Belief-Grounded Networks for Accelerated Robot Learning under Partial Observability

This is the repo stored the code for our paper Belief-Grounded Network for Accelerated Robot Learning under Partial Observability accepted at CoRL 2020. This is a joint repo contributed with Brett and Song.
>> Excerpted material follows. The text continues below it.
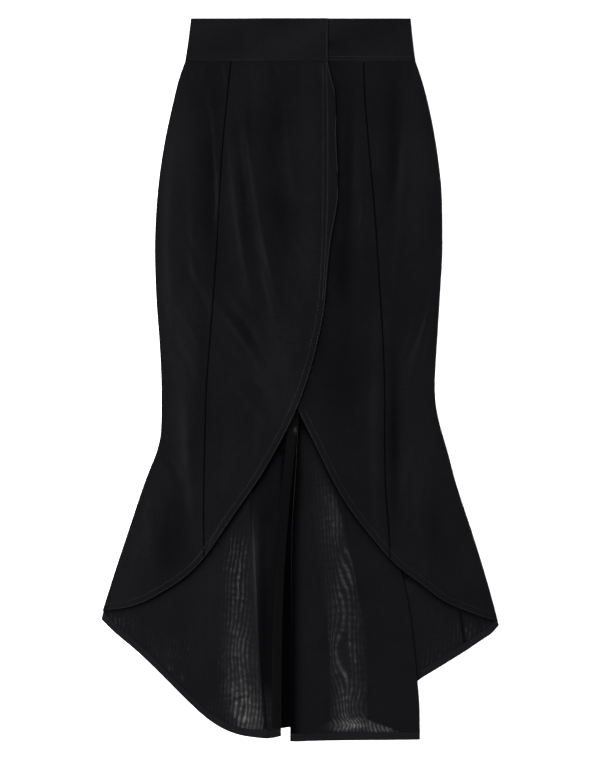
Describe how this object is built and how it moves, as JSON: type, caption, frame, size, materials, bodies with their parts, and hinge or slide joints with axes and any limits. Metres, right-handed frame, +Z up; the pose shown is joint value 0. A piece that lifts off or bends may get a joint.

If you use this repository in published work, please cite the paper:

@article{nguyen2020belief,
  title={Belief-Grounded Networks for Accelerated Robot Learning under Partial Observability},
  author={Nguyen, Hai and Daley, Brett and Song, Xinchao and Amato, Christopher and Platt, Robert},
  journal={arXiv preprint arXiv:2010.09170},
  year={2020}
}

Setup

Install gym-pomdps from https://github.com/abaisero/gym-pomdps by pip install -e .
Install dependency: pip install -r requirements.txt
Install MuJoCo
After that
- Copy .pomdp domain files in folder domains/pomdp_files to gym_pomdps/pomdps
- Copy the domains' folders in domains/pomdp_files to gym/envs/
- Register new domains with gym by adding the content in modifications/__init__.py to gym/envs/__init__.py
- Modify several baselines files as in the folder modifications
  - baselines/bench/monitor.py - adding discounted reward calculation
  - baselines/common/vec_env/dummy_vec_env.py - adding get states and get belief functions
  - baselines/common/vec_env/shmem_vec_env.py - adding get states and get belief functions
- Modify line 96 in gym-pomdps/gym_pomdps/pomdp.py from state_next = -1 to state_next = self.state_space.n

Train

Algorithm names: ab-cb, ah-cb, ah-ch, ah-cs
Domain names: PomdpHallway-v0, PomdpHallway-v2, PomdpRs44-v0, PomdpRS55-v0, MomdpBumps-v0, MomdpPlates-v0, MomdpTopPlate-v0
Running modes: train, simulate (replay a policy)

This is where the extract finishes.